---------- DATA TO PROCESS ----------

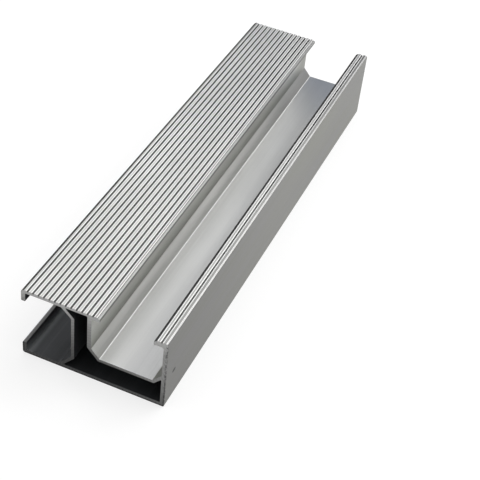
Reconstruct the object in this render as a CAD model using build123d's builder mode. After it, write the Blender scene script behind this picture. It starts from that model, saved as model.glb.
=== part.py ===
"""Solar mounting rail: one aluminium extrusion, cut to a short length.

Millimetres, +Z up, length along Y. The origin is the middle of the base's underside.
Seen from the front end, looking along +Y, the section has a channel open to the left, a
hollow neck under the grooved plate, and a channel open to the top. One hollow runs from
the neck under the floor of the top channel to the right wall.
"""
import os
from math import cos, radians, sin, tan

from build123d import *

# Overall size
length = 225.6
width = 61.0
height = 33.4

# Thickness of each wall
base_thickness = 1.8
side_lip_thickness = 1.8
wall_thickness = 1.75
web_thickness = 1.35
roof_thickness = 1.25
plate_thickness = 1.55
nose_thickness = 2.1
wall_lip_thickness = 2.4

# Both channels take the same nut, so their mouths are equally wide
slot_opening = 22.0

# Side channel: its web splays out at the foot and at the root, by these angles from level
foot_rise = 5.75
root_drop = 4.2
low_splay = 48.0
high_splay = 45.0

# Hollow neck between the two webs
neck_width = 5.45

# Top channel: its floor rises to the web and to the wall along slanting walls
nose_overhang = 3.4
wall_lip_width = 5.8
floor_height = 12.15
bevel_rise = 4.0
bevel_angle = 48.0
lip_drop = 0.35
lip_drop_width = 1.2

# Slanting shoulders at the left edge of the plate and of the wall's lip
shoulder_drop = 1.05
lip_shoulder_width = 1.4

# Grooves along the top of the plate and of the wall's lip, with a step at the plate's nose
groove_pitch = 2.29
groove_width = 0.78
groove_depth = 0.5
groove_flank = 64.0
first_groove = 2.93
nose_step_width = 0.92
wall_groove_inset = 2.62

# Rounded corners of the section
rib_edge_radius = 0.2
outer_radius = 0.6
foot_radius = 0.9
side_lip_radius = 0.5
lip_radius = 0.35
knee_radius = 0.9
fold_radius = 0.4
root_radius = 0.5
hollow_radius = 0.25

# Where the walls stand across the section: the side channel takes what the rest leaves
left = -width / 2
right = width / 2
channel_right = right - wall_thickness
wall_lip_end = right - wall_lip_width
nose_end = wall_lip_end - slot_opening
nose_step = nose_end - nose_step_width
channel_left = nose_end - nose_overhang
neck_right = channel_left - wall_thickness
neck_left = neck_right - neck_width
side_web_face = neck_left - web_thickness

# Levels of the walls' faces: the side channel's mouth is at mid height
side_lip_height = (height - slot_opening) / 2
hook_height = height - side_lip_height
plate_underside = height - plate_thickness
low_knee_height = base_thickness + foot_rise
high_knee_height = plate_underside - root_drop
roof_height = height - roof_thickness
nose_underside = height - nose_thickness
wall_lip_underside = height - wall_lip_thickness
floor_underside = floor_height - web_thickness
channel_knee = floor_height + bevel_rise
groove_floor = height - groove_depth
shoulder_foot = height - shoulder_drop

# The side web's two slanting ends, with the far face one web thickness behind the near one
high_slope = tan(radians(high_splay))
low_knee_inside = low_knee_height - web_thickness * tan(radians(90 - low_splay) / 2)
high_knee_inside = high_knee_height + web_thickness * tan(radians(90 - high_splay) / 2)
foot = side_web_face - foot_rise / tan(radians(low_splay))
foot_inside = foot + web_thickness / sin(radians(low_splay))
root = side_web_face - root_drop / high_slope
root_inside = neck_left - (roof_height - high_knee_inside) / high_slope

# The top channel's slanting walls, as thick as its floor
bevel_slope = tan(radians(bevel_angle))
bevel_inside = channel_knee - web_thickness / cos(radians(bevel_angle))
bevel_run = bevel_rise / bevel_slope
bevel_run_inside = (bevel_inside - floor_underside) / bevel_slope
neck_knee = bevel_inside + wall_thickness * bevel_slope

# How far past the block the cuts for the open channels reach
overcut = 5.0
shoulder_overcut = lip_shoulder_width * (1 + overcut / shoulder_drop)

# Corners of each space in the section, one after the other, as (across, up, radius)
side_channel = [
    (left - overcut, side_lip_height, 0),
    (left + side_lip_thickness, side_lip_height, lip_radius),
    (left + side_lip_thickness, base_thickness, root_radius),
    (foot, base_thickness, root_radius),
    (side_web_face, low_knee_height, knee_radius),
    (side_web_face, high_knee_height, knee_radius),
    (root, plate_underside, knee_radius),
    (left + side_lip_thickness, plate_underside, root_radius),
    (left + side_lip_thickness, hook_height, lip_radius),
    (left - overcut, hook_height, 0),
]
hollow = [
    (foot_inside, base_thickness, hollow_radius),
    (channel_right, base_thickness, hollow_radius),
    (channel_right, bevel_inside, hollow_radius),
    (channel_right - bevel_run_inside, floor_underside, fold_radius),
    (channel_left + bevel_run_inside, floor_underside, fold_radius),
    (neck_right, neck_knee, fold_radius),
    (neck_right, roof_height, hollow_radius),
    (root_inside, roof_height, hollow_radius),
    (neck_left, high_knee_inside, fold_radius),
    (neck_left, low_knee_inside, fold_radius),
]
top_channel = [
    (nose_step, height + overcut, 0),
    (nose_step, groove_floor, rib_edge_radius),
    (nose_end, groove_floor, rib_edge_radius),
    (nose_end, nose_underside, lip_radius),
    (channel_left, nose_underside, root_radius),
    (channel_left, channel_knee, knee_radius),
    (channel_left + bevel_run, floor_height, fold_radius),
    (channel_right - bevel_run, floor_height, fold_radius),
    (channel_right, channel_knee, knee_radius),
    (channel_right, wall_lip_underside, knee_radius),
    (wall_lip_end + lip_drop_width, wall_lip_underside, 0),
    (wall_lip_end, wall_lip_underside - lip_drop, lip_radius),
    (wall_lip_end, shoulder_foot, lip_radius),
    (wall_lip_end + shoulder_overcut, height + overcut, 0),
]

# Outer corners of the section, as (across, up, radius)
outer_corners = [
    (left, 0, foot_radius),
    (left, side_lip_height, side_lip_radius),
    (left, hook_height, lip_radius),
    (left, shoulder_foot, lip_radius),
    (right, height, outer_radius),
    (right, 0, outer_radius),
]

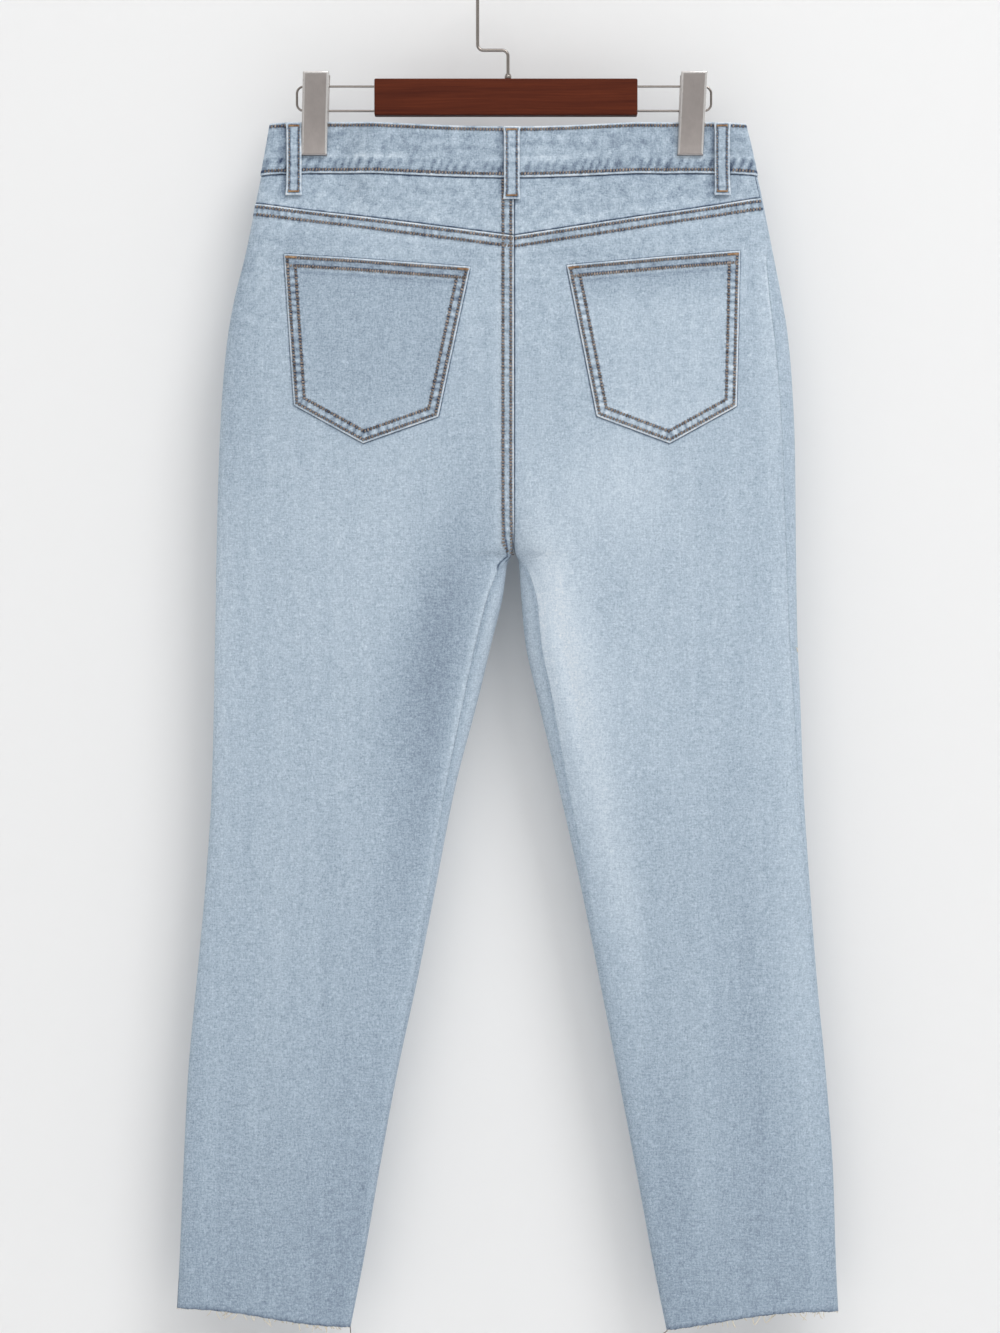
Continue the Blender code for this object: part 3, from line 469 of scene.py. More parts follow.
def laid(side, row_spans, spans_across, first_seam, last_seam):
    """A grid of the skin between two seams, with how far each of its points lies from each edge."""
    rows = stations(*row_spans)
    across, row = np.meshgrid(stations(*spans_across), rows)
    turn = mixed(first_seam(side, rows)[:, None], last_seam(side, rows)[:, None], across)
    base = skin(side, turn, row)
    normal, way = skin_frame(side, turn, row)
    from_first, from_top = run_along(base, 1), run_along(base, 0)
    from_last, from_foot = from_first[:, -1:] - from_first, from_top[-1:] - from_top
    x, drop = base[..., 0], -WAIST_DROP - base[..., 2]
    return Cloth(row, base, normal, way, from_first, from_last, from_top, from_foot, x, drop)


def shaped(cloth, relief, first_gap, last_gap):
    """Points of the cloth with its relief on it, drawn in a little from both seams."""
    shift = np.zeros_like(cloth.row)
    shift[:, 0], shift[:, -1] = first_gap, -last_gap
    return cloth.base + cloth.normal * relief[..., None] + cloth.way * shift[..., None]


def made_object(name, bm, material):
    """The object of a mesh in the making, linked to the scene at the origin."""
    mesh = bpy.data.meshes.new(name)
    bm.to_mesh(mesh)
    bm.free()
    mesh.materials.append(material)
    obj = bpy.data.objects.new(name, mesh)
    bpy.context.scene.collection.objects.link(obj)
    return obj


# What the denim's material reads at each point, and its value on plain cloth
PLAIN_FACTS = {"edge": FAR, "under": FAR, "wash_and_shade": 0.0, "mottle": 0.5}
FACES_ASKED = 40


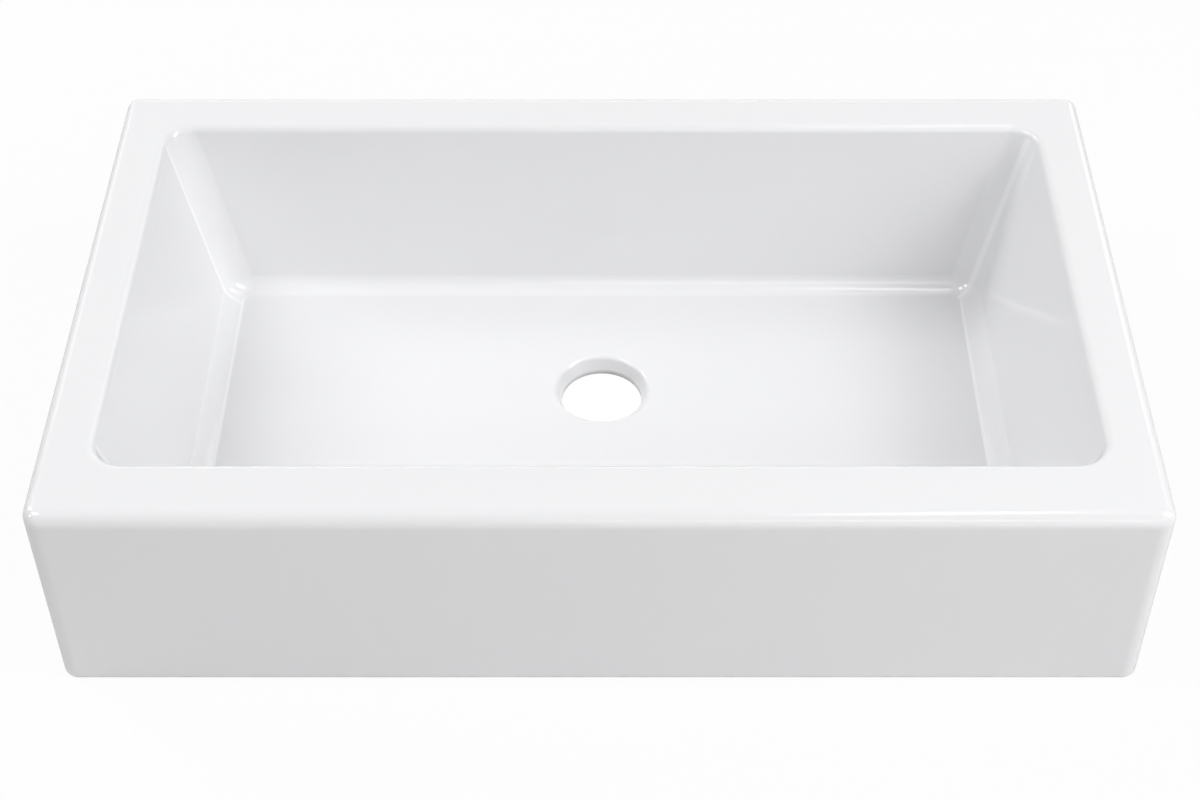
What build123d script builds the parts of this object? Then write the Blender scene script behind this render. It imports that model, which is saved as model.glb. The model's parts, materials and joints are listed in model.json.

----------

:: OBJECTIVE ::
Make an exact copy of every line in the data.

:: REPLY ::
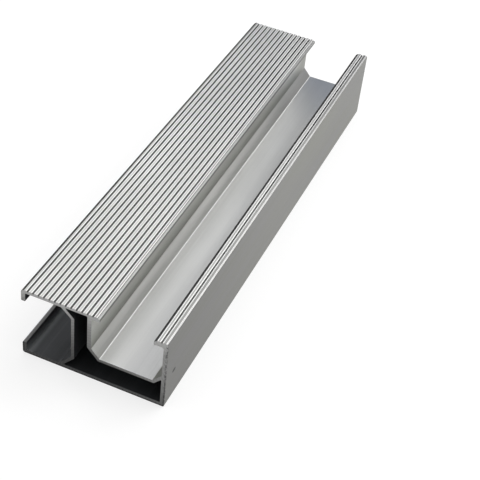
Reconstruct the object in this render as a CAD model using build123d's builder mode. After it, write the Blender scene script behind this picture. It starts from that model, saved as model.glb.
=== part.py ===
"""Solar mounting rail: one aluminium extrusion, cut to a short length.

Millimetres, +Z up, length along Y. The origin is the middle of the base's underside.
Seen from the front end, looking along +Y, the section has a channel open to the left, a
hollow neck under the grooved plate, and a channel open to the top. One hollow runs from
the neck under the floor of the top channel to the right wall.
"""
import os
from math import cos, radians, sin, tan

from build123d import *

# Overall size
length = 225.6
width = 61.0
height = 33.4

# Thickness of each wall
base_thickness = 1.8
side_lip_thickness = 1.8
wall_thickness = 1.75
web_thickness = 1.35
roof_thickness = 1.25
plate_thickness = 1.55
nose_thickness = 2.1
wall_lip_thickness = 2.4

# Both channels take the same nut, so their mouths are equally wide
slot_opening = 22.0

# Side channel: its web splays out at the foot and at the root, by these angles from level
foot_rise = 5.75
root_drop = 4.2
low_splay = 48.0
high_splay = 45.0

# Hollow neck between the two webs
neck_width = 5.45

# Top channel: its floor rises to the web and to the wall along slanting walls
nose_overhang = 3.4
wall_lip_width = 5.8
floor_height = 12.15
bevel_rise = 4.0
bevel_angle = 48.0
lip_drop = 0.35
lip_drop_width = 1.2

# Slanting shoulders at the left edge of the plate and of the wall's lip
shoulder_drop = 1.05
lip_shoulder_width = 1.4

# Grooves along the top of the plate and of the wall's lip, with a step at the plate's nose
groove_pitch = 2.29
groove_width = 0.78
groove_depth = 0.5
groove_flank = 64.0
first_groove = 2.93
nose_step_width = 0.92
wall_groove_inset = 2.62

# Rounded corners of the section
rib_edge_radius = 0.2
outer_radius = 0.6
foot_radius = 0.9
side_lip_radius = 0.5
lip_radius = 0.35
knee_radius = 0.9
fold_radius = 0.4
root_radius = 0.5
hollow_radius = 0.25

# Where the walls stand across the section: the side channel takes what the rest leaves
left = -width / 2
right = width / 2
channel_right = right - wall_thickness
wall_lip_end = right - wall_lip_width
nose_end = wall_lip_end - slot_opening
nose_step = nose_end - nose_step_width
channel_left = nose_end - nose_overhang
neck_right = channel_left - wall_thickness
neck_left = neck_right - neck_width
side_web_face = neck_left - web_thickness

# Levels of the walls' faces: the side channel's mouth is at mid height
side_lip_height = (height - slot_opening) / 2
hook_height = height - side_lip_height
plate_underside = height - plate_thickness
low_knee_height = base_thickness + foot_rise
high_knee_height = plate_underside - root_drop
roof_height = height - roof_thickness
nose_underside = height - nose_thickness
wall_lip_underside = height - wall_lip_thickness
floor_underside = floor_height - web_thickness
channel_knee = floor_height + bevel_rise
groove_floor = height - groove_depth
shoulder_foot = height - shoulder_drop

# The side web's two slanting ends, with the far face one web thickness behind the near one
high_slope = tan(radians(high_splay))
low_knee_inside = low_knee_height - web_thickness * tan(radians(90 - low_splay) / 2)
high_knee_inside = high_knee_height + web_thickness * tan(radians(90 - high_splay) / 2)
foot = side_web_face - foot_rise / tan(radians(low_splay))
foot_inside = foot + web_thickness / sin(radians(low_splay))
root = side_web_face - root_drop / high_slope
root_inside = neck_left - (roof_height - high_knee_inside) / high_slope

# The top channel's slanting walls, as thick as its floor
bevel_slope = tan(radians(bevel_angle))
bevel_inside = channel_knee - web_thickness / cos(radians(bevel_angle))
bevel_run = bevel_rise / bevel_slope
bevel_run_inside = (bevel_inside - floor_underside) / bevel_slope
neck_knee = bevel_inside + wall_thickness * bevel_slope

# How far past the block the cuts for the open channels reach
overcut = 5.0
shoulder_overcut = lip_shoulder_width * (1 + overcut / shoulder_drop)

# Corners of each space in the section, one after the other, as (across, up, radius)
side_channel = [
    (left - overcut, side_lip_height, 0),
    (left + side_lip_thickness, side_lip_height, lip_radius),
    (left + side_lip_thickness, base_thickness, root_radius),
    (foot, base_thickness, root_radius),
    (side_web_face, low_knee_height, knee_radius),
    (side_web_face, high_knee_height, knee_radius),
    (root, plate_underside, knee_radius),
    (left + side_lip_thickness, plate_underside, root_radius),
    (left + side_lip_thickness, hook_height, lip_radius),
    (left - overcut, hook_height, 0),
]
hollow = [
    (foot_inside, base_thickness, hollow_radius),
    (channel_right, base_thickness, hollow_radius),
    (channel_right, bevel_inside, hollow_radius),
    (channel_right - bevel_run_inside, floor_underside, fold_radius),
    (channel_left + bevel_run_inside, floor_underside, fold_radius),
    (neck_right, neck_knee, fold_radius),
    (neck_right, roof_height, hollow_radius),
    (root_inside, roof_height, hollow_radius),
    (neck_left, high_knee_inside, fold_radius),
    (neck_left, low_knee_inside, fold_radius),
]
top_channel = [
    (nose_step, height + overcut, 0),
    (nose_step, groove_floor, rib_edge_radius),
    (nose_end, groove_floor, rib_edge_radius),
    (nose_end, nose_underside, lip_radius),
    (channel_left, nose_underside, root_radius),
    (channel_left, channel_knee, knee_radius),
    (channel_left + bevel_run, floor_height, fold_radius),
    (channel_right - bevel_run, floor_height, fold_radius),
    (channel_right, channel_knee, knee_radius),
    (channel_right, wall_lip_underside, knee_radius),
    (wall_lip_end + lip_drop_width, wall_lip_underside, 0),
    (wall_lip_end, wall_lip_underside - lip_drop, lip_radius),
    (wall_lip_end, shoulder_foot, lip_radius),
    (wall_lip_end + shoulder_overcut, height + overcut, 0),
]

# Outer corners of the section, as (across, up, radius)
outer_corners = [
    (left, 0, foot_radius),
    (left, side_lip_height, side_lip_radius),
    (left, hook_height, lip_radius),
    (left, shoulder_foot, lip_radius),
    (right, height, outer_radius),
    (right, 0, outer_radius),
]

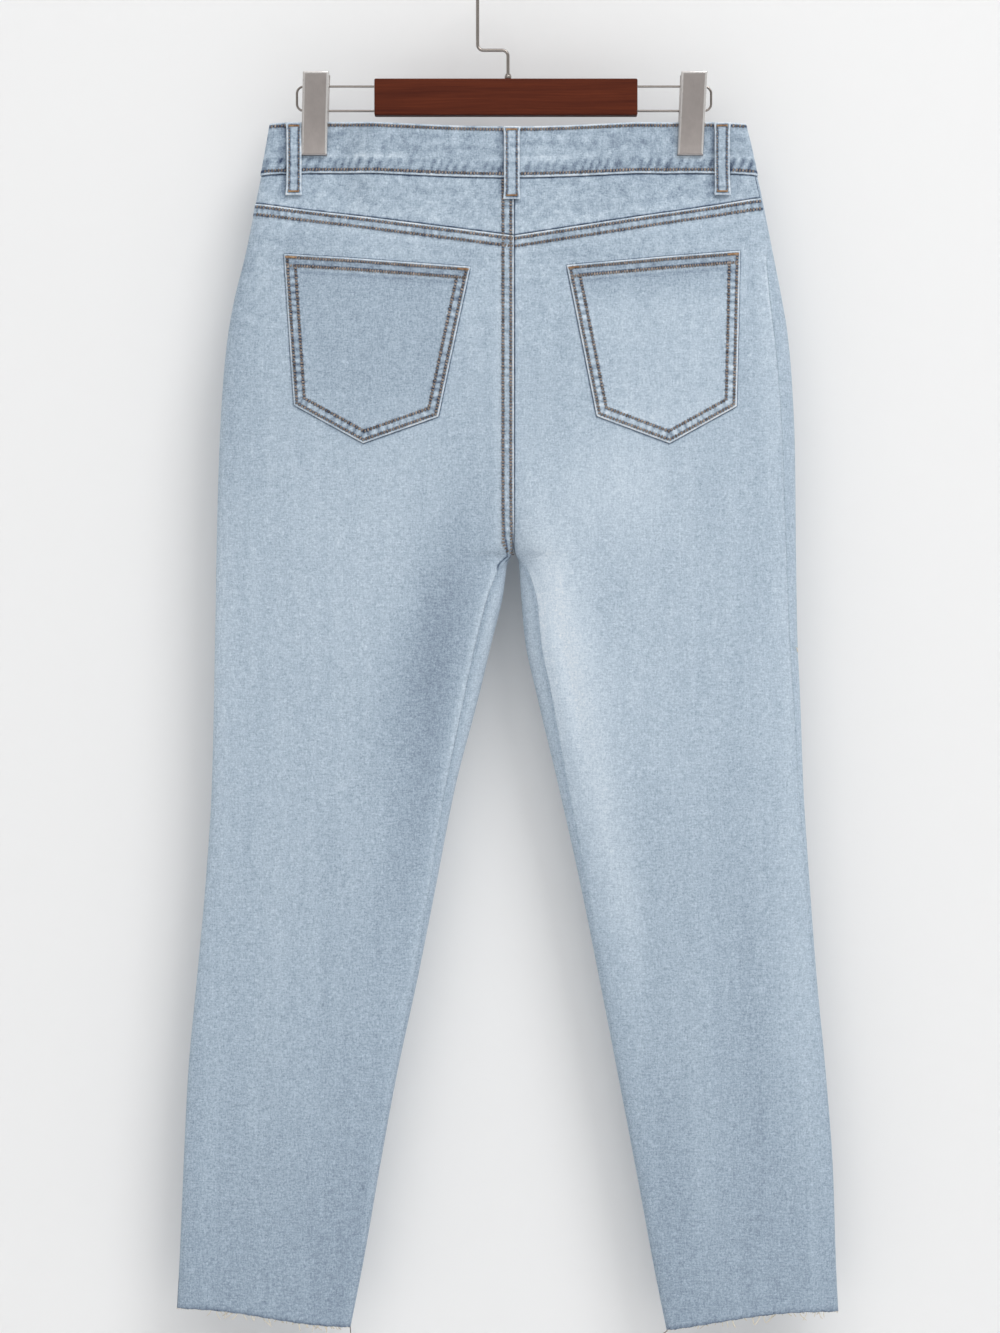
Continue the Blender code for this object: part 3, from line 469 of scene.py. More parts follow.
def laid(side, row_spans, spans_across, first_seam, last_seam):
    """A grid of the skin between two seams, with how far each of its points lies from each edge."""
    rows = stations(*row_spans)
    across, row = np.meshgrid(stations(*spans_across), rows)
    turn = mixed(first_seam(side, rows)[:, None], last_seam(side, rows)[:, None], across)
    base = skin(side, turn, row)
    normal, way = skin_frame(side, turn, row)
    from_first, from_top = run_along(base, 1), run_along(base, 0)
    from_last, from_foot = from_first[:, -1:] - from_first, from_top[-1:] - from_top
    x, drop = base[..., 0], -WAIST_DROP - base[..., 2]
    return Cloth(row, base, normal, way, from_first, from_last, from_top, from_foot, x, drop)


def shaped(cloth, relief, first_gap, last_gap):
    """Points of the cloth with its relief on it, drawn in a little from both seams."""
    shift = np.zeros_like(cloth.row)
    shift[:, 0], shift[:, -1] = first_gap, -last_gap
    return cloth.base + cloth.normal * relief[..., None] + cloth.way * shift[..., None]


def made_object(name, bm, material):
    """The object of a mesh in the making, linked to the scene at the origin."""
    mesh = bpy.data.meshes.new(name)
    bm.to_mesh(mesh)
    bm.free()
    mesh.materials.append(material)
    obj = bpy.data.objects.new(name, mesh)
    bpy.context.scene.collection.objects.link(obj)
    return obj


# What the denim's material reads at each point, and its value on plain cloth
PLAIN_FACTS = {"edge": FAR, "under": FAR, "wash_and_shade": 0.0, "mottle": 0.5}
FACES_ASKED = 40


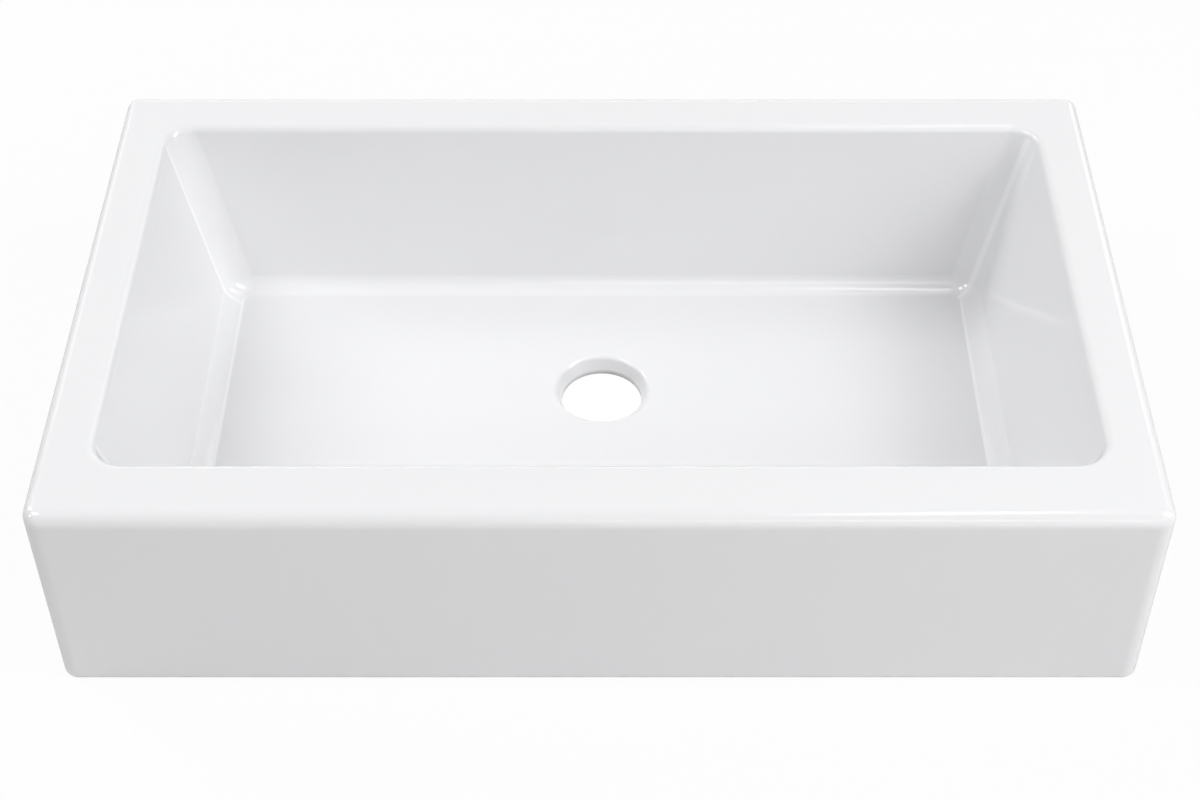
What build123d script builds the parts of this object? Then write the Blender scene script behind this render. It imports that model, which is saved as model.glb. The model's parts, materials and joints are listed in model.json.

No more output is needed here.